Genetic recombination of nonreplicating phage λ‐DNA, during infection of homoimmune lysogenic bacteria, was previously observed to be dramatically stimulated by prior uv irradiation of the phages, even when the Escherichia coli hosts lacked the major uv‐photo‐product excision‐repair system (UvrABC). UvrABC‐independent recombination of circular phage molecules depends on host MutHLS functions and on undermethylation of adenines at GATC sites in the phage DNA, and thus appears to be the result of “mismatch repair” of uv photoproducts. Recombinant frequencies pass through a relatively sharp maximum at 20 J/m 2 and decrease at higher doses, whereas most plausible models for the process predict monotonic increases with dose, or a plateau at high uv doses. A uv‐dose‐dependent loss of biological activity (restriction) of all intracellular phage DNA was also observed previously.

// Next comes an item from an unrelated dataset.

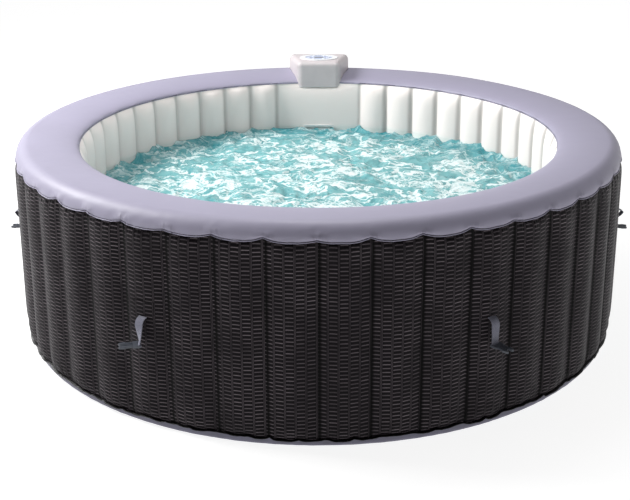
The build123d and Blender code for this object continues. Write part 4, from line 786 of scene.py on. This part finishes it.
def make_water():
    """The bath's surface, out to the flutes, with a skirt down the liner so that no edge shows."""
    _, sizes = settings()
    level, scale = sizes.water_depth, sizes.wave_height
    angles, rings = angles_round(10), 150
    verts = []
    for angle in angles:
        flat = panel_radius(WELL_RADIUS, angle)
        edge = flat if flat is not None else WELL_RADIUS - LINER_DEPTH * flute_phase(angle) ** 0.7
        edge -= 0.8 * MM
        for k in range(rings):
            radius = edge * (0.004 + 0.996 * (k / (rings - 1)) ** 0.72)
            p = wall_point(radius, angle, 0)
            verts.append(Vector((p.x, p.y, level + water_height(p.x, p.y, scale))))
        foot = wall_point(edge, angle, level - 30 * MM)
        verts.append(foot)
    faces = sheet_faces(len(angles), rings + 1)
    faces.append(tuple(i * (rings + 1) for i in range(len(angles))))
    return put("bath_water", verts, faces, "water")


def make_foam():
    """Froth and droplets thrown up where the bubbles break, as small beads on the waves."""
    _, sizes = settings()
    rng = random.Random(23)
    bm = bmesh.new()
    reach = WELL_RADIUS - FLUTE_DEPTH - 12 * MM
    for _ in range(2600):
        angle, radius = rng.uniform(0, math.tau), reach * math.sqrt(rng.random())
        x, y = radius * math.sin(angle), -radius * math.cos(angle)
        if noise.noise(Vector((x * 5, y * 5, 8))) < rng.uniform(-0.25, 0.45):
            continue
        z = sizes.water_depth + water_height(x, y, sizes.wave_height)
        size = rng.choice((1.1, 1.5, 2.0, 2.8)) * MM
        start = len(bm.verts)
        bmesh.ops.create_icosphere(bm, subdivisions=1, radius=size)
        bm.verts.ensure_lookup_table()
        bmesh.ops.translate(bm, verts=bm.verts[start:], vec=(x, y, z + 0.25 * size))
    mesh = bpy.data.meshes.new("bath_froth")
    bm.to_mesh(mesh)
    bm.free()
    mesh.polygons.foreach_set("use_smooth", [True] * len(mesh.polygons))
    piece = bpy.data.objects.new("bath_froth", mesh)
    bpy.context.scene.collection.objects.link(piece)
    mesh.materials.append(finish_of("water"))
    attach(piece, "tub")
    return piece


def slot_of(node):
    """The record's material slot of a CAD node."""
    for part in frame["record"]["subparts"]:
        if part["node"] == node:
            return part["material_slot"]
    raise KeyError(node)


def dress(names):
    """Puts each CAD node's finish on it and smooths its round faces."""
    for name in names:
        node = NODES[name]
        node.data.materials.clear()
        node.data.materials.append(finish_of(slot_of(name)))
        node.data.polygons.foreach_set("use_smooth", [True] * len(node.data.polygons))
        edges = node.modifiers.new("crisp_edges", "EDGE_SPLIT")
        edges.split_angle = math.radians(32)


def soft_copy(name, move=None):
    """Fabric made from a CAD node: long edges divided, gently uneven, and moved as `move` says."""
    node = NODES[name]
    piece = bpy.data.objects.new(name + "_sewn", node.data.copy())
    piece.matrix_world = node.matrix_world.copy()
    bpy.context.scene.collection.objects.link(piece)
    bm = bmesh.new()
    bm.from_mesh(piece.data)
    bmesh.ops.remove_doubles(bm, verts=bm.verts, dist=1e-6)
    for _ in range(2):
        long_edges = [e for e in bm.edges if e.calc_length() > 14 * MM]
        bmesh.ops.subdivide_edges(bm, edges=long_edges, cuts=1)
    bmesh.ops.triangulate(bm, faces=bm.faces)
    inverse = node.matrix_world.inverted()
    for vertex in bm.verts:
        place = node.matrix_world @ vertex.co
        place += Vector((0, 0, 0.1 * MM * noise.noise(place * 60)))
        vertex.co = inverse @ (move(place) if move else place)
    bm.to_mesh(piece.data)
    bm.free()
    piece.data.materials.clear()
    piece.data.materials.append(finish_of(slot_of(name)))
    piece.data.polygons.foreach_set("use_smooth", [True] * len(piece.data.polygons))
    edges = piece.modifiers.new("crisp_edges", "EDGE_SPLIT")
    edges.split_angle = math.radians(40)
    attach(piece, name if name in BODIES else "tub")
    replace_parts(piece, name)
    return piece


def eased(share):
    """0 to 1 with level ends, and held there outside them."""
    share = min(max(share, 0.0), 1.0)
    return share * share * (3 - 2 * share)


def bowed(number, bow):
    """A move for a side strap: its webbing stands off the wall below its root, and comes back to its tongue
    inside the tongue's swing."""
    top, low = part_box(f"strap_{number}")[1].z, JOINTS[f"buckle_{number}_swing"]["pos_m"][2]

    def move(place):
        share = (top - place.z) / (top - low)
        out = bow * eased(share / 0.3) * (1 - eased((share - 0.25) / 0.62))
        return place + Vector((place.x, place.y, 0.0)).normalized() * out

    return move


def make_bottom_pan():
    """Ground sheet turned up at its edge, puckered all round where the wall's weld gathers it."""
    low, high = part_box("bottom_pan")
    turn_up = 12 * MM
    angles = angles_round(12)
    verts = []
    for angle in angles:
        flat = panel_radius(OUTER_RADIUS - FLUTE_DEPTH, angle)
        edge = high.x + 3 * MM if flat is None else min(high.x, flat)
        for share in (0.0, 0.3, 0.6, 0.85):
            verts.append(wall_point((edge - turn_up) * share, angle, 0.4 * MM))
        for k in range(9):
            a = math.pi / 2 * k / 8
            gather = 2.0 * MM * noise.noise(Vector((angle * 48, k * 0.2, 5))) * math.sin(a)
            verts.append(wall_point(edge - turn_up * (1 - math.sin(a)) + gather - 1 * MM, angle,
                                    max(turn_up * (1 - math.cos(a)), 0.4 * MM)))
        verts.append(wall_point(edge - 2 * MM, angle, high.z + foot_wave(angle)))
    return put("bottom_pan_skin", verts, sheet_faces(len(angles), 14), "base_pvc")


def make_floor():
    """Floor of the well: a laminated sheet, drawn down in rings where the bands below hold it."""
    low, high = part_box("floor_liner")
    angles, rows = angles_round(6), 40
    verts = []
    for angle in angles:
        flat = panel_radius(WELL_RADIUS, angle)
        edge = (flat if flat is not None else WELL_RADIUS) - 1 * MM
        for k in range(rows):
            share = k / (rows - 1)
            dimple = 1.2 * MM * abs(math.sin(5 * math.pi * share)) * math.sin(math.pi * share)
            verts.append(wall_point(edge * share, angle, high.z - 1.2 * MM + dimple))
    return put("floor_liner_skin", verts, sheet_faces(len(angles), rows), "liner_pvc")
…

In order to provide a framework for testing possible explanations for the unusual recombinant‐frequency vs uv‐dose curve, a statistical model was constructed. This model includes probability terms for all possible one‐exchange and two‐exchange recombination processes, and incorporates the assumption that dimer recombinants are more susceptible to restriction than monomer parents (or recombinants), because of their larger target size. By adjustment of model parameters, particularly ϵ, the efficiency per photoproduct of initiation of a recombinational exchange, a theoretical dose–response curve that agreed well with experiment was obtained. The best fit corresponded to ϵ = 0.035, close to the previously observed restriction efficiency of 0.053. In the calculations, the value for h 0 , the average length of heteroduplex DNA, was taken to be 0.5 λ units, i.e., about 25 kilobase pairs. This estimate for h 0 was obtained here by analysis of the density distributions of the progeny of crosses between nonreplicating density‐labeled λ‐phage chromosomes, published by others [M. S. Fox, C. S. Dudney and E. J. Sodergren (1979) Cold Spring Harbor Symposium on Quantitative Biology , Vol. 43, pp. 999–1007].